Les Canadiens-Français entre indépendance faussaire et déceptions législatives
11 février 2021
Riche commentaire que je commenterai à mon tour.
Le point tournant de la québécitude, d’un point de vue statutaire, me semble bien le référendisme. Par lui, on voulait transférer, de manière irrémédiable, le droit à l’autodétermination de la nation canadienne-française à l’ensemble du peuple québécois bientôt reconnu (par la loi 101) plurinational, multiculturel et bilingue. D’un point de vue sociopolitique cependant, oui, l’idéologie néonationale des années 1960 est à la source de la dénationalisation des Canadiens-Français. Mais il faut néanmoins admettre que la Révolution tranquille s’est faite en détournant le nationalisme canadien-français et que ce n’est qu’à partir de 1968 que l’idéologie progressiste prend le dessus. Tous les partis (UN, PLQ et PQ) laissent alors croire que pour s’émanciper politiquement, les Canadiens-Français doivent se dire Québécois. C’était la condition sine qua non pour que les Lévesque et Bourassa nous mènent soit au Grand Soir, soit au renouvellement de la Confédération.
Au final, on se rend compte que l’objectif de tout ce beau monde se résumait à cela : régler le problème canadien-français en faisant naître un peuple nouveau et inclusif, une société québécoise libérale telle que nous la connaissons aujourd’hui.
Selon vous, devenir Québécois était néanmoins nécessaire pour nous donner une conscience territoriale. En Occident, ça ne se passe pourtant pas ainsi d’habitude. C’est la nation qui donne ou redonne son nom au territoire qu’elle entend faire sien, et non l’inverse. En l’occurrence, le Québec aurait dû redevenir formellement le Canada-Français.
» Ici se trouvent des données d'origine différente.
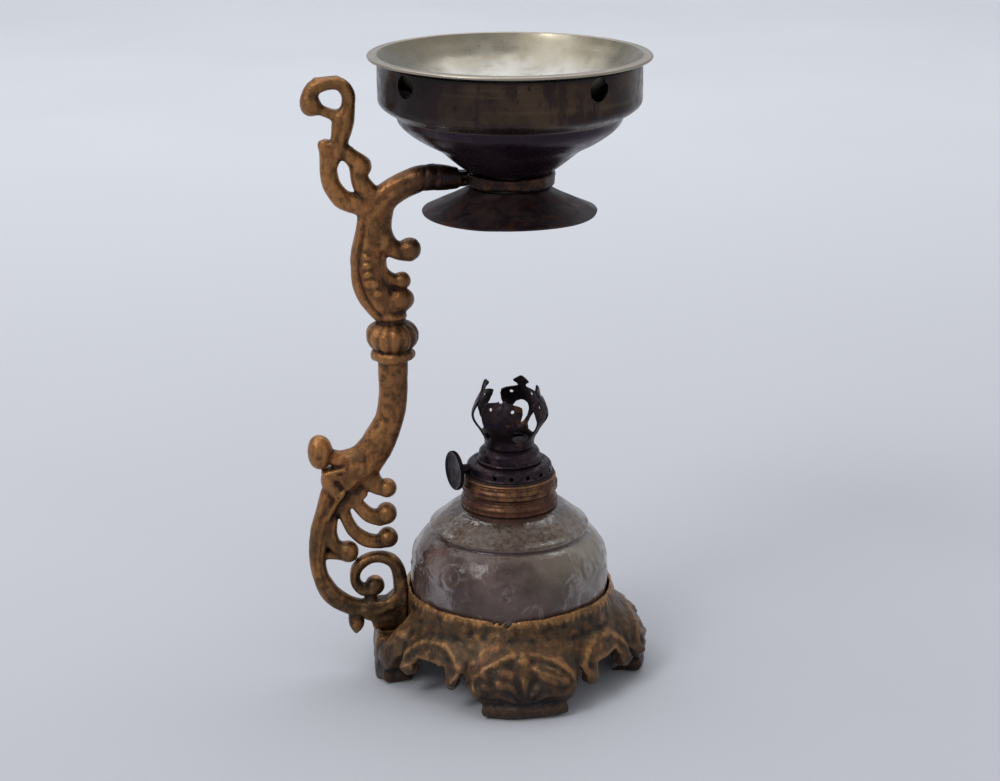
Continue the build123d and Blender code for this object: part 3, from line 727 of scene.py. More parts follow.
# ------------------------------------------------------------- cast bracket
def bracket_arm():
    """The scroll bracket, in the XZ plane: limbs of (x, z, half width), curled ends, leaf cuts,
    the turned knop and the ring."""
    cast = Casting((-55.0, -13.2, 2.8), (13.2, 13.2, 162.5), 0.36)
    # lower scrollwork: the outer frond and its tail, then the plate with the C-scroll
    cast.limb([(-45.4, 53.2, 2.4), (-47.0, 50.2, 2.7), (-48.8, 44.6, 2.5), (-50.0, 39.6, 2.7),
               (-50.7, 35.0, 2.4), (-50.8, 30.6, 2.15), (-49.7, 26.0, 2.3), (-46.9, 21.6, 2.6),
               (-43.0, 18.8, 2.55), (-38.6, 17.8, 2.4), (-34.0, 17.2, 2.4)],
              flutes=((-0.28, 0.15, 0.13), (0.34, 0.15, 0.11)))
    cast.limb([(-46.6, 47.6, 1.9), (-47.2, 43.0, 1.9), (-47.4, 39.4, 1.9), (-46.2, 36.2, 1.9),
               (-43.8, 34.4, 2.2)], (1.0, 0.6), 0.5, ((0.1, 0.25, 0.12),))
    cast.limb([(-49.4, 33.6, 1.4), (-47.2, 33.4, 1.2), (-44.8, 33.4, 1.6)], (0.9, 0.5), 0.4)
    cast.ball((-42.8, 0, 34.2), (2.95, 3.3, 2.95))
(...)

Mais cela, ça ne cadrait pas avec le projet de peuple nouveau des progressistes et ça, ça attaquait directement les fondements de l’État canadien, son identité nationale, de même que sa personnalité internationale. C’eut été un acte qui eut mis le feu aux poudres chez les Anglais, car faire renaître le Canada-Français aurait signifié l’échec de la Conquête.
Un nom a toujours une importance cruciale : la Bretagne n’est pas l’Armorique, la Gaule n’est pas la France et le Québec n’est pas le Canada-Français. À la base même de la québécitude qui s’intègre si bien au multiculturalisme canadien, se retrouve le bon vieux « bonententisme » collabo de naguère.
Reste la question de la reconnaissance de la nation canadienne-française que vous réduisez encore à une question raciale ou folklorique, comme pour rajouter une difficulté qui n’a pas lieu d’être. Les Canadiens-Français forment certes une ethnie qui a su assimiler bien des éléments hétérogènes au fil des siècles, mais plus que cela, ils forment une nation. Depuis 1763, nous jouissons de droits collectifs et de prérogatives que nous avons su étendre et qui nous sont propres (notre langue, nos institutions et nos lois). Au Québec, dans cette structure coloniale établie pour nous circonscrire, nous avons réussi à définir un espace juridique et social si cohérent que certaines minorités ont même pu choisir de s’y intégrer. En 1968, nous aurions pu parachever cette reconquête par la reconnaissance internationale d’un État national canadien-français, mais nos élites progressistes, à dessein, nous ont imposé l’imposture québécoise, le plurinationalisme bilingue de la québécitude.
Aujourd’hui, alors que nous sommes en passe d’être minoritaires au Québec, il faut tout de même agir. Le peuple québécois poursuit son évolution et nous n’avons plus de contrôle sur son avenir. L’indépendance du Québec n’a ainsi plus de sens, de même que le renforcement de l’État du Québec qui ne nous représente pas. Pour agir de nouveau, il faut intégrer la réalité juridique et politique de ce peuple québécois en faisant statutairement reconnaître la nation canadienne-française comme partie de ce peuple. Ainsi seulement pourra être établie la responsabilité première de Québec et d’Ottawa quant à notre épanouissement national, un peu comme ces gouvernements assurent celui de la communauté québécoise d’expression anglaise ou celui des Premières Nations.
En clair, récupérer la jouissance de nos impôts afin de défendre nos intérêts nationaux, soit en remettant sur pied des institutions qui nous soient dédiées, soit en exigeant le respect de notre héritage identitaire, pensons seulement à l’enseignement de notre histoire nationale, par exemple.
Exister enfin dans cette réalité plurinationale dans laquelle nous vivons, voilà ce que nous proposons.